He sido siempre un morboso del pasado. Cuando voy a un cementerio, me paseo por las tumbas, deteniéndome en las más antiguas, observando las tétricas fotografías de los difuntos o buscando la causa de su muerte, costumbre esta, la de hacerla constar, que se ha perdido con el paso del tiempo. La gente comparte sus tetas, sus problemas psiquiátricos o las caras de sus recién nacidos con miles de desconocidos, pero se niega a dejar para la posteridad la causa de su adiós en un lugar que solo visitarán aquellos que ya conocen la causa de su muerte.
Me llaman especialmente la atención esas tumbas abandonadas, pero que siguen siendo legibles. Lápidas olvidadas, sin nadie que las cuide, probablemente porque todos sus familiares ya han muerto o son demasiado lejanos como para ir al cementerio a llevarles flores. Un sentido de insignificancia y pequeñez atroz me llena de una extraña paz cuando pienso que ese nombre y esos apellidos serán el último vestigio que dejemos en un mundo que avanzará igual de tranquilo sin nuestra presencia.

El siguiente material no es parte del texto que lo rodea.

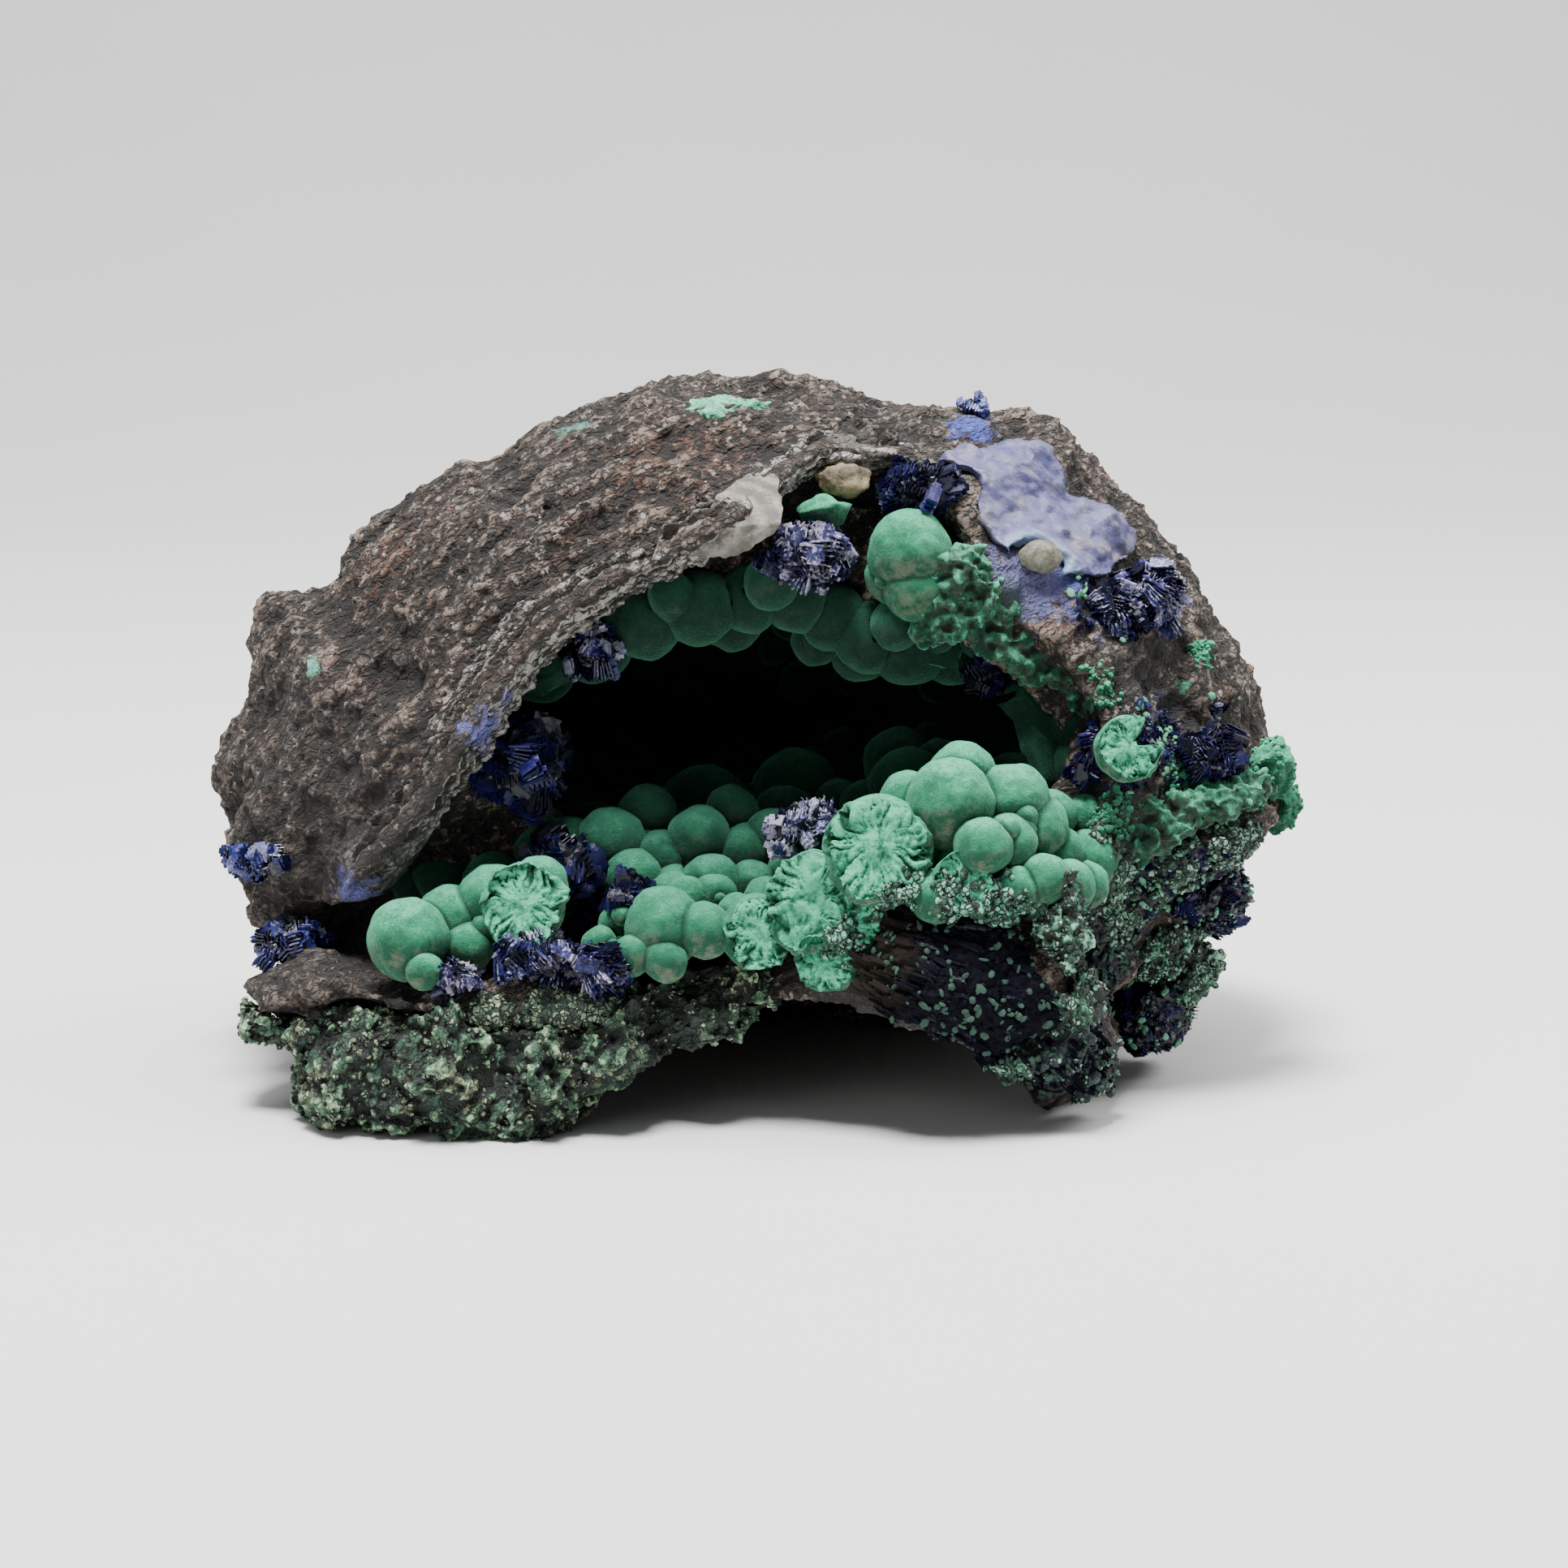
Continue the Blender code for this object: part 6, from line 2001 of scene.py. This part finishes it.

Las casas abandonadas me causan también un magnetismo especial porque, en cierto modo, son una especie de tumba, pero una que ofrece más pistas y que convierte la curiosidad del cementerio en una experiencia mucho más inmersiva.
De niño, presa del morbo y una extraña necesidad de sentir miedo tan consustancial a la preadolescencia, recuerdo haber recorrido el pueblo de mis abuelos con mi hermana y una amiga con la intención de colarnos en esos tétricos monumentos a la dejadez municipal. Enormes casas semiderruídas, llenas de objetos olvidados, sillas y mesas polvorientas, camas carcomidas y colchones manchados, cocinas oxidadas y fotos familiares con personas tan anónimas como muertas.
¿Quién no puede sentir curiosidad por los espacios abandonados? Al entrar en ellos uno casi se acongoja porque puede llegar a olfatear el olvido de aquellos a los que ya nadie recuerda. La humedad, el olor a polvo, el silencio y ese extraño frío que se me metió en los huesos la primera vez que entré a una de esas casas fue, en cierto modo, el primer contacto real que tuve con la muerte y que me llevó a empatizar con aquellos que no solo no estaban vivos, sino que ya a nadie importaba que lo estuvieran.
Aquel día no puede evitar que ciertas palabras vinieran a mi mente. Ese pensamiento que marca el comienzo del fin de la niñez: "Algún día nosotros seremos como ellos".